Mostly I have been able to forgive myself (and others) for things that went wrong with Stephanie. I know that we did the best we could given the situation we had, but her death has affected us all. I don't spend nearly as much time in depression as I used to, and the 3rd of each month typically comes and goes without flattening me. It's a good sign. But I am afraid of forgetting. Does that sound crazy? I became so accustomed to being hollowed out by grief that I'm not comfortable with being at peace with everything. It's only been three years. I've met other parents who are much farther into their grief and still have the same problems I was having in year one. I guess I expected that to be the case with me, too, but there is one major difference - those parents are still in their marriage. I know myself well enough to say that if Paul and I were still together, I would be leaning on him a lot, and I probably would not be as far along in my healing process.

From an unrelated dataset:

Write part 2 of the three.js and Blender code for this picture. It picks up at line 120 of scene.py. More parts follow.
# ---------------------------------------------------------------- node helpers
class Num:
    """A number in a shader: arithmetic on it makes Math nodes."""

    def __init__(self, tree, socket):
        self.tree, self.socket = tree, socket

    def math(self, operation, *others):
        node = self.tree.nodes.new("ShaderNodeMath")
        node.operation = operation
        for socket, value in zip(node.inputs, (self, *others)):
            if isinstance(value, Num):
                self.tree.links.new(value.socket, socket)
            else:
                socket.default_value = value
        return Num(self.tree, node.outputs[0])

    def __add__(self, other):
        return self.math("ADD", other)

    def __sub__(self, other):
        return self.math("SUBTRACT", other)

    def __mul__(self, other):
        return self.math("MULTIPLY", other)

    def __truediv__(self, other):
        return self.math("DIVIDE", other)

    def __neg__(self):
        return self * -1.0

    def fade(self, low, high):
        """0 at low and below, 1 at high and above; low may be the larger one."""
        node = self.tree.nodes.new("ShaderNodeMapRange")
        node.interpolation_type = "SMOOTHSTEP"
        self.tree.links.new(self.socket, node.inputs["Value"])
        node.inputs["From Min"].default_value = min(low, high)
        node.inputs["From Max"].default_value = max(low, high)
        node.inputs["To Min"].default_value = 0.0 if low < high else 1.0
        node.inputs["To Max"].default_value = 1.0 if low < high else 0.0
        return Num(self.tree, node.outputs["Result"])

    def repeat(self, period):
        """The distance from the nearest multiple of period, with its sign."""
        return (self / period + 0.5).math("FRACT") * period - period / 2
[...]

Because I'm alone - and I live alone - and work, I have had to push through so many days in which I wish I could just have pulled the covers over my head. I have had to get up, feed the dogs, feed myself, work, walk the dogs...all the things that you have to do to live a life. I have had to find the strength in me to want to live again. There has been no one for me to lean on, and all I'm saying is that maybe that was the right thing for me. I don't know the big picture, and I certainly am not here to judge the way anyone else grieves. Stephanie's birthday and the anniversary of her death will probably always rock my foundation, but I have had to learn to live through it.

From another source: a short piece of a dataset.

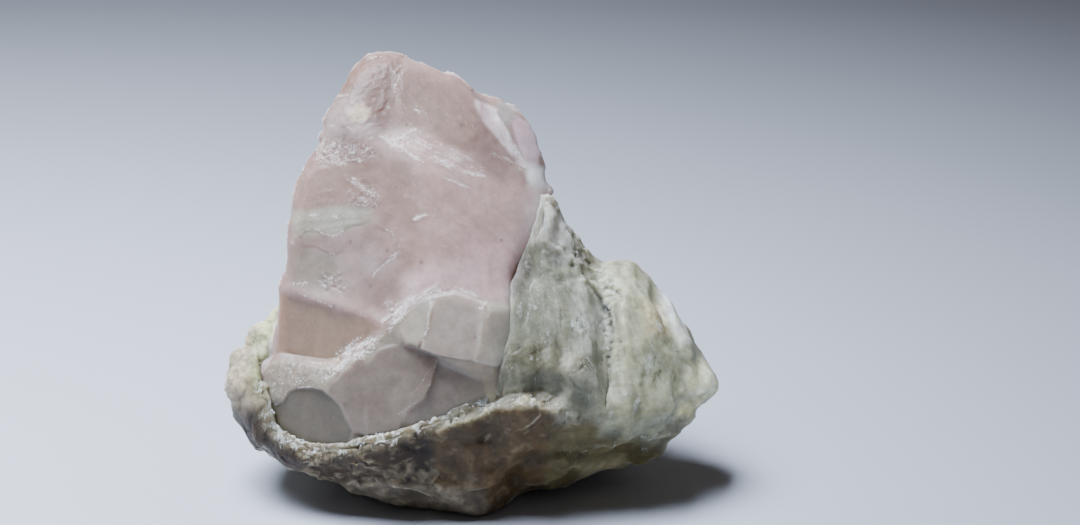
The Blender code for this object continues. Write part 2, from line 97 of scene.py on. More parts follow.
def chips(points, size, seed):  # angular chips: the height of each one's tilted top, and its own number
    scaled = points / size
    home = np.floor(scaled)
    best = np.full(len(points), 9.0)
    offset, owner = np.zeros_like(points), np.zeros_like(points)
    for shift in np.ndindex(3, 3, 3):
        cell = home + shift - 1
        spot = np.stack([dice(cell, seed + k) for k in range(3)], axis=1)
        away = scaled - cell - spot
        gap = (away ** 2).sum(axis=1)
        closer = gap < best
        best = np.where(closer, gap, best)
        offset[closer], owner[closer] = away[closer], cell[closer]
    tilt = np.stack([dice(owner, seed + k) for k in (3, 4, 5)], axis=1) * 2 - 1
    return (offset * tilt).sum(axis=1), dice(owner, seed + 6)


def nearLine(spots, line):  # distance from a broken line, the side (1 on its left), and the share walked
    line = np.array(line, float)
    lengths = np.linalg.norm(np.diff(line, axis=0), axis=1)
    walked = np.concatenate([[0], np.cumsum(lengths)])
    best, side, along = np.full(len(spots), 1e6), np.ones(len(spots)), np.zeros(len(spots))
    for i, length in enumerate(lengths):
        run = line[i + 1] - line[i]
        share = np.clip((spots - line[i]) @ run / (run @ run), 0, 1)
        gap = spots - line[i] - share[:, None] * run
        far = np.hypot(gap[:, 0], gap[:, 1])
        closer = far < best
        best[closer] = far[closer]
        side[closer] = np.sign(run[0] * gap[closer, 1] - run[1] * gap[closer, 0])
        along[closer] = (walked[i] + share[closer] * length) / walked[-1]
    return best, side, along


def insideOf(spots, outline):  # how far inside a closed outline, mm; negative outside
    line = list(outline) + [outline[0]]
    inside = np.zeros(len(spots), bool)
    for (x1, y1), (x2, y2) in zip(line, line[1:]):
        if y1 != y2:
            crosses = (y1 > spots[:, 1]) != (y2 > spots[:, 1])
            inside ^= crosses & (spots[:, 0] < (x2 - x1) * (spots[:, 1] - y1) / (y2 - y1) + x1)
    far = nearLine(spots, line)[0]
    return np.where(inside, far, -far)


def bakeModifiers(piece):
    shown = piece.evaluated_get(bpy.context.evaluated_depsgraph_get())
    fresh, old = bpy.data.meshes.new_from_object(shown), piece.data
    piece.modifiers.clear()
    piece.data = fresh
    bpy.data.meshes.remove(old)


def denseCopy(nodeName, name, look):  # a finely meshed copy of a solid, finest on the show face
    piece = bpy.data.objects.new(name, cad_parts[nodeName].data.copy())
    bpy.context.scene.collection.objects.link(piece)
    piece.data.transform(faceToWorld.inverted())
    remesh = piece.modifiers.new("even skin", "REMESH")
    remesh.mode, remesh.voxel_size, remesh.use_smooth_shade = "VOXEL", look["meshSize"], True
    smooth = piece.modifiers.new("soft skin", "SMOOTH")
    smooth.iterations, smooth.factor = look["softening"], 0.5
    bakeModifiers(piece)
    mesh = bmesh.new()
    mesh.from_mesh(piece.data)
    shown = [f for f in mesh.faces if f.normal.z > look["fineAbove"]]
    if "covered" in look:    # no fine skin where the other stone hides it
        spots = np.array([f.calc_center_median()[:2] for f in shown])
        shown = [f for f, deep in zip(shown, insideOf(spots, look["covered"])) if deep < look["coveredRim"]]
    edges = list({e for f in shown for e in f.edges})
    bmesh.ops.subdivide_edges(mesh, edges=edges, cuts=1, use_grid_fill=True)
    bmesh.ops.triangulate(mesh, faces=[f for f in mesh.faces if len(f.verts) > 4])
    mesh.to_mesh(piece.data)
    mesh.free()
    return piece


def readSkin(piece, look):  # the stone's points, with what will be painted on them
    mesh = piece.data
    count = len(mesh.vertices)
    points, normals = np.empty(count * 3), np.empty(count * 3, np.float32)
    mesh.vertices.foreach_get("co", points)
    mesh.vertices.foreach_get("normal", normals)
    points, normals = points.reshape(-1, 3), normals.reshape(-1, 3).astype(float)
    wobble = np.stack([crumple(points, 1.6, seed) for seed in (11, 17)], axis=1)
    edges = np.empty(len(mesh.edges) * 2, np.int32)
    mesh.edges.foreach_get("vertices", edges)
    return SimpleNamespace(
        piece=piece, look=look, points=points, normals=normals, edges=edges.reshape(-1, 2).T,
        neighbours=np.bincount(edges, minlength=count),
        spots=points[:, :2] + wobble * 0.2,       # where lines and patches fall, a little ragged
        front=ramp(normals[:, 2], 0.0, 0.3),      # how far each point faces the viewer
        frost=np.zeros(count), shine=np.full(count, 0.5), fleck=np.zeros(count),
        tone=np.tile(toLinear(look["bodyTone"]), (count, 1)))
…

One of the superficial affects of everything that has happened since April 3, 2009 is that I've gained weight. All but 25 lbs of what I lost in 2006-7 is back on. Some of that is due to medication (which saved my life) and some is due to that fact I had to increase the salt in my diet due to another medical condition (the hits just keep on coming).
My doctor would like for me to try another diet, and that has left me feeling awfully discouraged. I tried going back on Medifast a couple of months ago, but I was feeling nauseated all the time. So I switched to Weight Watchers. I stayed faithful to the plan and only lost a half pound in three weeks. I was drinking diet sodas during that period (no more than one a day), and the aspartame caused stomach pain so severe that I ended up at the ER. I just gave up after that.
But my doctor wants me to lose this weight, through Medifast or another program called Ideal Protein. Maybe if I have one salt tablet a day, I won't have the nausea? I would like to lose this weight, because someday I might be interested in a relationship again. And I certainly don't want to get any obesity-related illnesses like diabetes. But all of this just makes me so sad. Why can't I be okay just like I am? Why do I always have to fight so hard to be thin, when my body fights me right back? I can't be perfect. My son has gained weight since his sister died, too. He tried a few diets, but I think food is his comfort. Sometimes it is my comfort, too, and then other days I have no appetite at all. Sometimes I just want to give up and tell the doctors to go screw themselves. I'm tired of being told I'm overweight. I'm tired of diets. I'm tired of the affects of diets. But I may give it one more try. I kept the weight off for so long....but struggling through the grief meant that my appearance was the last thing I cared about. Some part of me, too, thinks that I should set a good example for my son, but I can't make him want to lose weight. I love him so much, no matter what size he is, and I never want him to feel like he's not good enough just like he is.
A friend of mine has had the opposite problem since her son died. She can't stop losing weight, even though she eats. She has been tested for every possible illness, but the only thing they found was a thyroid issue. That's being treated, but her weight hasn't changed. It's come to the point at which people are whispering when she goes to family gatherings. She's as hurt by her weight loss as I am by my weight gain. Both of us have suffered plenty, and we don't need to have our weight be an issue.
I guess I wonder, does this kind of grief change us so completely that we never fully recover? Does it make sense for us to have these concerns of appearance and a number on the scale, when we lost one of the most important people in our lives?
And really, is it worth putting my body through another diet? Maybe I don't need another relationship. Maybe I'm okay just like I am -- me, the cat, the dogs. I kind of like having the freedom to have a day of naps without it being an issue for someone else, but I might eat better if I had someone to share meals with. I'm certainly still young enough to have a whole 'nother life, but how much am I willing to sacrifice to fit society's (or my doctor's) expectations?